Source data:
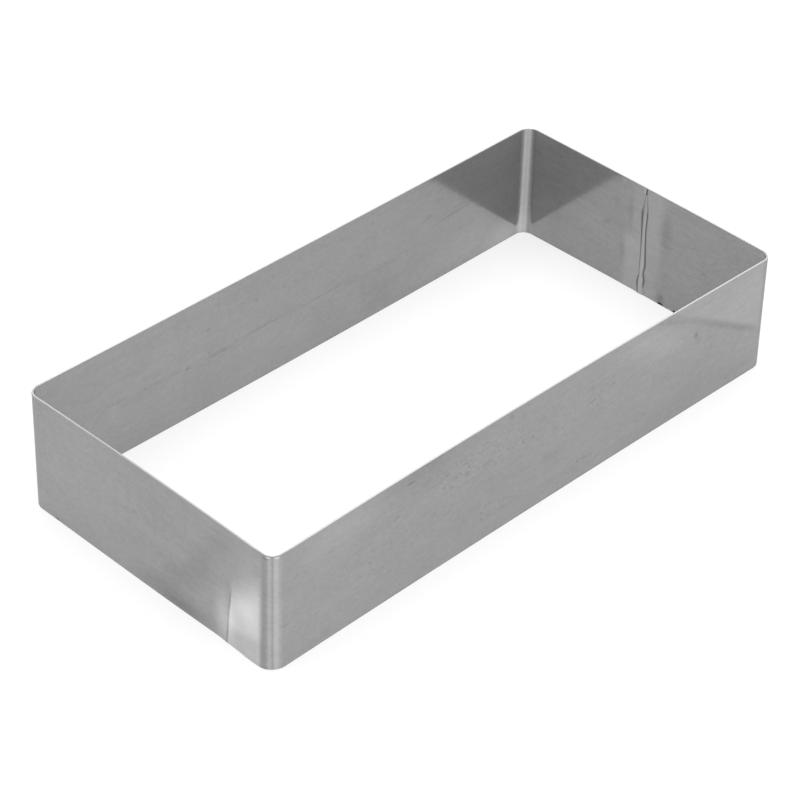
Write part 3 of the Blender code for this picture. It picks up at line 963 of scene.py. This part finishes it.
def weld_metal(finish):
    """The bare bead of a TIG weld: bright on the dome, with painted shade along the toes where it met the
    sheet.
    """
    material, tree, shader = new_metal("tig_weld_bead")
    bead = add_node(tree, "ShaderNodeAttribute", attribute_name="bead").outputs["Vector"]
    across = add_node(tree, "ShaderNodeSeparateXYZ", [bead])
    off = add_node(tree, "ShaderNodeMath", [across.outputs[0]], operation="ABSOLUTE")
    left_shade = set_curve(add_node(tree, "ShaderNodeFloatCurve", {1: off}), LEFT_TOE_SHADE)
    right_shade = set_curve(add_node(tree, "ShaderNodeFloatCurve", {1: off}), RIGHT_TOE_SHADE)
    foot = soft_step(tree, across.outputs[1], *RIGHT_TOE_SHADE_FOOT)
    right_shade = add_node(tree, "ShaderNodeMath", [right_shade, foot], operation="MULTIPLY")
    left = add_node(tree, "ShaderNodeMath", [across.outputs[0], 0.0], operation="GREATER_THAN")
    toe = add_node(tree, "ShaderNodeMix", {0: left, 2: right_shade, 3: left_shade})
    dark = add_node(tree, "ShaderNodeMath", [toe, across.outputs[2]], operation="MULTIPLY")
    start = soft_step(tree, across.outputs[1], *TOE_SHADE_START, FAINT_START)
    dark = add_node(tree, "ShaderNodeMath", [dark, start], operation="MULTIPLY")
    tone = add_node(tree, "ShaderNodeMapRange", {0: dark, 3: 1.0, 4: TOE_SHADE_TONE})
    value = add_node(tree, "ShaderNodeVectorMath", {0: finish.weld[:3], 3: tone}, operation="SCALE")
    tree.links.new(value.outputs[0], shader.inputs["Base Color"])
    shader.inputs["Roughness"].default_value = 0.3
    return material


class RING_OT_strip(bpy.types.Operator):
    """Sweeps the sheet's section round the bends and gives it its rolled and sheared faces"""

    bl_idname = "mousse_ring.strip"
    bl_label = "Bent strip"

    def execute(self, context):
        ring = context.scene.ring_sizes
        finish = context.scene.ring_finish
        sizes = {
            "Length": ring.length,
            "Width": ring.width,
            "Height": ring.height,
            "Sheet": ring.sheet,
            "Bend radius": ring.bend,
            "Slit": ring.slit,
            "Edge rounding": ring.edge,
            "Step": ring.step,
            "Drawn edge": ring.drawn,
            "Unevenness": ring.unevenness,
        }
        tree = strip_tree(rolled_sheet(finish), sheared_edge(finish), scorched_end(finish), sizes)
        strip = grow("mould_strip", tree, sizes)
        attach(strip, "root")
        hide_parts("bent_strip")
        return {"FINISHED"}


class RING_OT_weld(bpy.types.Operator):
    """Runs the weld bead down the seam"""

    bl_idname = "mousse_ring.weld"
    bl_label = "Seam weld"

    def execute(self, context):
        ring = context.scene.ring_sizes
        sizes = {
            "Length": ring.length,
            "Sheet": ring.sheet,
            "Bead top": ring.bead_top,
            "Bead height": ring.bead_proud,
            "Ripple pitch": ring.ripple,
            "Ripple depth": ring.ripple_depth,
        }
        bead = grow("weld_bead", weld_tree(weld_metal(context.scene.ring_finish), sizes), sizes, weigh=False)
        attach(bead, "root")
        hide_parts("seam_weld")
        return {"FINISHED"}


class RING_OT_stage(bpy.types.Operator):
    """Lays the pale table, hangs the softbox and sets the camera"""

    bl_idname = "mousse_ring.stage"
    bl_label = "Stage"

    def execute(self, context):
        scene = context.scene
        stage = scene.ring_stage
        bpy.ops.mesh.primitive_plane_add(size=FLOOR_SIDE, location=(0, 0, -FLOOR_DROP))
        floor = context.active_object
        floor.name = "table"
        floor.data.materials.append(table_paint(stage))

        lamp = bpy.data.lights.new("softbox", "AREA")
        lamp.shape = "SQUARE"
        lamp.size = stage.lamp_size
        lamp.energy = stage.lamp
        softbox = bpy.data.objects.new("softbox", lamp)
        softbox.location = (0.0, 0.0, stage.lamp_height)
        scene.collection.objects.link(softbox)

        world = bpy.data.worlds.new("studio")
        scene.world = world
        world.use_nodes = True
        tree = world.node_tree
        strength = add_node(tree, "ShaderNodeMapRange", {0: seen_rays(tree), 3: stage.fill, 4: 1.0})
        background = tree.nodes["Background"]
        background.inputs["Color"].default_value = WHITE
        tree.links.new(strength.outputs[0], background.inputs["Strength"])

        view = bpy.data.cameras.new("camera")
        view.lens = CAMERA_LENS
        view.sensor_width = CAMERA_SENSOR
        camera = bpy.data.objects.new("camera", view)
        camera.location = CAMERA_PLACE
        camera.rotation_euler = Euler([math.radians(angle) for angle in CAMERA_TURN])
        scene.collection.objects.link(camera)
        scene.camera = camera
        scene.view_settings.view_transform = "Standard"
        return {"FINISHED"}


def seen_rays(tree):
    """1 for a ray that shows the stage, from the camera or off metal or through glass, and 0 for light."""
    path = add_node(tree, "ShaderNodeLightPath")
    seen = path.outputs["Is Camera Ray"]
    for kind in ("Is Glossy Ray", "Is Transmission Ray"):
        seen = add_node(tree, "ShaderNodeMath", [seen, path.outputs[kind]], operation="MAXIMUM")
    return seen


def table_paint(stage):
    """Matt white table: its own shade keeps the ring's shadow, and its glow brings it up to white."""
    material = bpy.data.materials.new("matt_white_table")
    material.use_nodes = True
    tree = material.node_tree
    shader = tree.nodes["Principled BSDF"]
    shader.inputs["Base Color"].default_value = stage.floor
    shader.inputs["Roughness"].default_value = 1.0
    shader.inputs["Specular IOR Level"].default_value = 0.0
    glow = add_node(tree, "ShaderNodeMath", [seen_rays(tree), GLOW], operation="MULTIPLY")
    shader.inputs["Emission Color"].default_value = WHITE
    tree.links.new(glow.outputs[0], shader.inputs["Emission Strength"])
    return material


class RING_PT_panel(bpy.types.Panel):
    """The ring's sizes, finishes and steps"""

    bl_idname = "RING_PT_panel"
    bl_label = "Mousse Ring"
    bl_space_type = "VIEW_3D"
    bl_region_type = "UI"
    bl_category = "Mousse Ring"

    def draw(self, context):
        for group in (context.scene.ring_sizes, context.scene.ring_finish, context.scene.ring_stage):
            box = self.layout.box()
            for key in group.__annotations__:
                box.prop(group, key)
        for step in STEPS:
            self.layout.operator(step.bl_idname)


STEPS = (RING_OT_strip, RING_OT_weld, RING_OT_stage)
GROUPS = {"ring_sizes": RingSizes, "ring_finish": RingFinish, "ring_stage": RingStage}


def register():
    for group in GROUPS.values():
        bpy.utils.register_class(group)
    for name, group in GROUPS.items():
        setattr(bpy.types.Scene, name, bpy.props.PointerProperty(type=group))
    for step in STEPS:
        bpy.utils.register_class(step)
    bpy.utils.register_class(RING_PT_panel)


def unregister():
    bpy.utils.unregister_class(RING_PT_panel)
    for step in reversed(STEPS):
        bpy.utils.unregister_class(step)
    for name, group in GROUPS.items():
        delattr(bpy.types.Scene, name)
        bpy.utils.unregister_class(group)


def main():
    register()
    bpy.ops.mousse_ring.strip()
    bpy.ops.mousse_ring.weld()
    bpy.ops.mousse_ring.stage()


if __name__ == "__main__":
    main()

What the task asks:
Exactly reproduce the material above.

The answer:
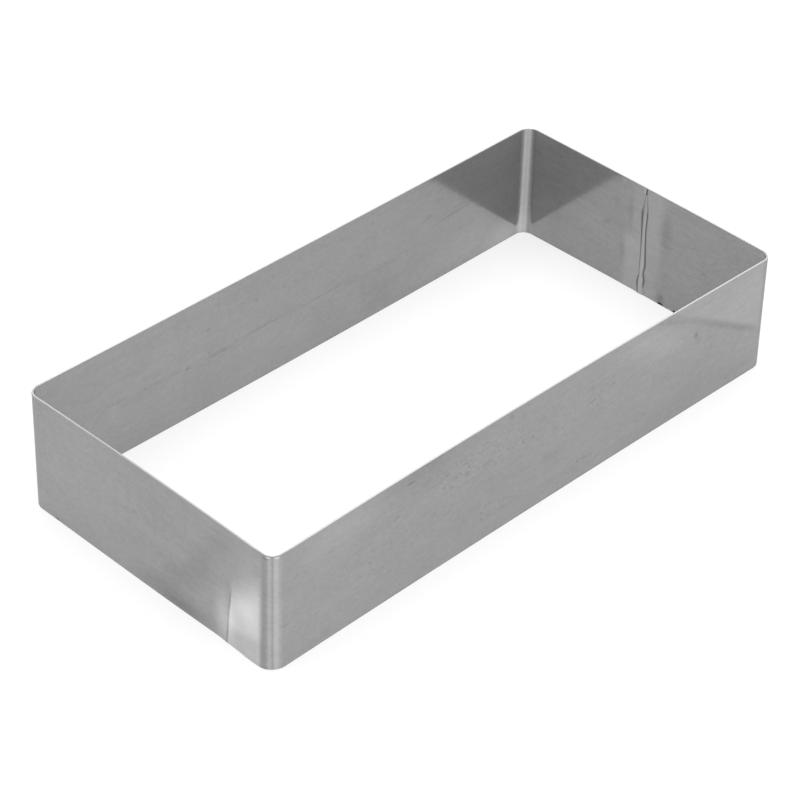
Write part 3 of the Blender code for this picture. It picks up at line 963 of scene.py. This part finishes it.
def weld_metal(finish):
    """The bare bead of a TIG weld: bright on the dome, with painted shade along the toes where it met the
    sheet.
    """
    material, tree, shader = new_metal("tig_weld_bead")
    bead = add_node(tree, "ShaderNodeAttribute", attribute_name="bead").outputs["Vector"]
    across = add_node(tree, "ShaderNodeSeparateXYZ", [bead])
    off = add_node(tree, "ShaderNodeMath", [across.outputs[0]], operation="ABSOLUTE")
    left_shade = set_curve(add_node(tree, "ShaderNodeFloatCurve", {1: off}), LEFT_TOE_SHADE)
    right_shade = set_curve(add_node(tree, "ShaderNodeFloatCurve", {1: off}), RIGHT_TOE_SHADE)
    foot = soft_step(tree, across.outputs[1], *RIGHT_TOE_SHADE_FOOT)
    right_shade = add_node(tree, "ShaderNodeMath", [right_shade, foot], operation="MULTIPLY")
    left = add_node(tree, "ShaderNodeMath", [across.outputs[0], 0.0], operation="GREATER_THAN")
    toe = add_node(tree, "ShaderNodeMix", {0: left, 2: right_shade, 3: left_shade})
    dark = add_node(tree, "ShaderNodeMath", [toe, across.outputs[2]], operation="MULTIPLY")
    start = soft_step(tree, across.outputs[1], *TOE_SHADE_START, FAINT_START)
    dark = add_node(tree, "ShaderNodeMath", [dark, start], operation="MULTIPLY")
    tone = add_node(tree, "ShaderNodeMapRange", {0: dark, 3: 1.0, 4: TOE_SHADE_TONE})
    value = add_node(tree, "ShaderNodeVectorMath", {0: finish.weld[:3], 3: tone}, operation="SCALE")
    tree.links.new(value.outputs[0], shader.inputs["Base Color"])
    shader.inputs["Roughness"].default_value = 0.3
    return material


class RING_OT_strip(bpy.types.Operator):
    """Sweeps the sheet's section round the bends and gives it its rolled and sheared faces"""

    bl_idname = "mousse_ring.strip"
    bl_label = "Bent strip"

    def execute(self, context):
        ring = context.scene.ring_sizes
        finish = context.scene.ring_finish
        sizes = {
            "Length": ring.length,
            "Width": ring.width,
            "Height": ring.height,
            "Sheet": ring.sheet,
            "Bend radius": ring.bend,
            "Slit": ring.slit,
            "Edge rounding": ring.edge,
            "Step": ring.step,
            "Drawn edge": ring.drawn,
            "Unevenness": ring.unevenness,
        }
        tree = strip_tree(rolled_sheet(finish), sheared_edge(finish), scorched_end(finish), sizes)
        strip = grow("mould_strip", tree, sizes)
        attach(strip, "root")
        hide_parts("bent_strip")
        return {"FINISHED"}


class RING_OT_weld(bpy.types.Operator):
    """Runs the weld bead down the seam"""

    bl_idname = "mousse_ring.weld"
    bl_label = "Seam weld"

    def execute(self, context):
        ring = context.scene.ring_sizes
        sizes = {
            "Length": ring.length,
            "Sheet": ring.sheet,
            "Bead top": ring.bead_top,
            "Bead height": ring.bead_proud,
            "Ripple pitch": ring.ripple,
            "Ripple depth": ring.ripple_depth,
        }
        bead = grow("weld_bead", weld_tree(weld_metal(context.scene.ring_finish), sizes), sizes, weigh=False)
        attach(bead, "root")
        hide_parts("seam_weld")
        return {"FINISHED"}


class RING_OT_stage(bpy.types.Operator):
    """Lays the pale table, hangs the softbox and sets the camera"""

    bl_idname = "mousse_ring.stage"
    bl_label = "Stage"

    def execute(self, context):
        scene = context.scene
        stage = scene.ring_stage
        bpy.ops.mesh.primitive_plane_add(size=FLOOR_SIDE, location=(0, 0, -FLOOR_DROP))
        floor = context.active_object
        floor.name = "table"
        floor.data.materials.append(table_paint(stage))

        lamp = bpy.data.lights.new("softbox", "AREA")
        lamp.shape = "SQUARE"
        lamp.size = stage.lamp_size
        lamp.energy = stage.lamp
        softbox = bpy.data.objects.new("softbox", lamp)
        softbox.location = (0.0, 0.0, stage.lamp_height)
        scene.collection.objects.link(softbox)

        world = bpy.data.worlds.new("studio")
        scene.world = world
        world.use_nodes = True
        tree = world.node_tree
        strength = add_node(tree, "ShaderNodeMapRange", {0: seen_rays(tree), 3: stage.fill, 4: 1.0})
        background = tree.nodes["Background"]
        background.inputs["Color"].default_value = WHITE
        tree.links.new(strength.outputs[0], background.inputs["Strength"])

        view = bpy.data.cameras.new("camera")
        view.lens = CAMERA_LENS
        view.sensor_width = CAMERA_SENSOR
        camera = bpy.data.objects.new("camera", view)
        camera.location = CAMERA_PLACE
        camera.rotation_euler = Euler([math.radians(angle) for angle in CAMERA_TURN])
        scene.collection.objects.link(camera)
        scene.camera = camera
        scene.view_settings.view_transform = "Standard"
        return {"FINISHED"}


def seen_rays(tree):
    """1 for a ray that shows the stage, from the camera or off metal or through glass, and 0 for light."""
    path = add_node(tree, "ShaderNodeLightPath")
    seen = path.outputs["Is Camera Ray"]
    for kind in ("Is Glossy Ray", "Is Transmission Ray"):
        seen = add_node(tree, "ShaderNodeMath", [seen, path.outputs[kind]], operation="MAXIMUM")
    return seen


def table_paint(stage):
    """Matt white table: its own shade keeps the ring's shadow, and its glow brings it up to white."""
    material = bpy.data.materials.new("matt_white_table")
    material.use_nodes = True
    tree = material.node_tree
    shader = tree.nodes["Principled BSDF"]
    shader.inputs["Base Color"].default_value = stage.floor
    shader.inputs["Roughness"].default_value = 1.0
    shader.inputs["Specular IOR Level"].default_value = 0.0
    glow = add_node(tree, "ShaderNodeMath", [seen_rays(tree), GLOW], operation="MULTIPLY")
    shader.inputs["Emission Color"].default_value = WHITE
    tree.links.new(glow.outputs[0], shader.inputs["Emission Strength"])
    return material


class RING_PT_panel(bpy.types.Panel):
    """The ring's sizes, finishes and steps"""

    bl_idname = "RING_PT_panel"
    bl_label = "Mousse Ring"
    bl_space_type = "VIEW_3D"
    bl_region_type = "UI"
    bl_category = "Mousse Ring"

    def draw(self, context):
        for group in (context.scene.ring_sizes, context.scene.ring_finish, context.scene.ring_stage):
            box = self.layout.box()
            for key in group.__annotations__:
                box.prop(group, key)
        for step in STEPS:
            self.layout.operator(step.bl_idname)


STEPS = (RING_OT_strip, RING_OT_weld, RING_OT_stage)
GROUPS = {"ring_sizes": RingSizes, "ring_finish": RingFinish, "ring_stage": RingStage}


def register():
    for group in GROUPS.values():
        bpy.utils.register_class(group)
    for name, group in GROUPS.items():
        setattr(bpy.types.Scene, name, bpy.props.PointerProperty(type=group))
    for step in STEPS:
        bpy.utils.register_class(step)
    bpy.utils.register_class(RING_PT_panel)


def unregister():
    bpy.utils.unregister_class(RING_PT_panel)
    for step in reversed(STEPS):
        bpy.utils.unregister_class(step)
    for name, group in GROUPS.items():
        delattr(bpy.types.Scene, name)
        bpy.utils.unregister_class(group)


def main():
    register()
    bpy.ops.mousse_ring.strip()
    bpy.ops.mousse_ring.weld()
    bpy.ops.mousse_ring.stage()


if __name__ == "__main__":
    main()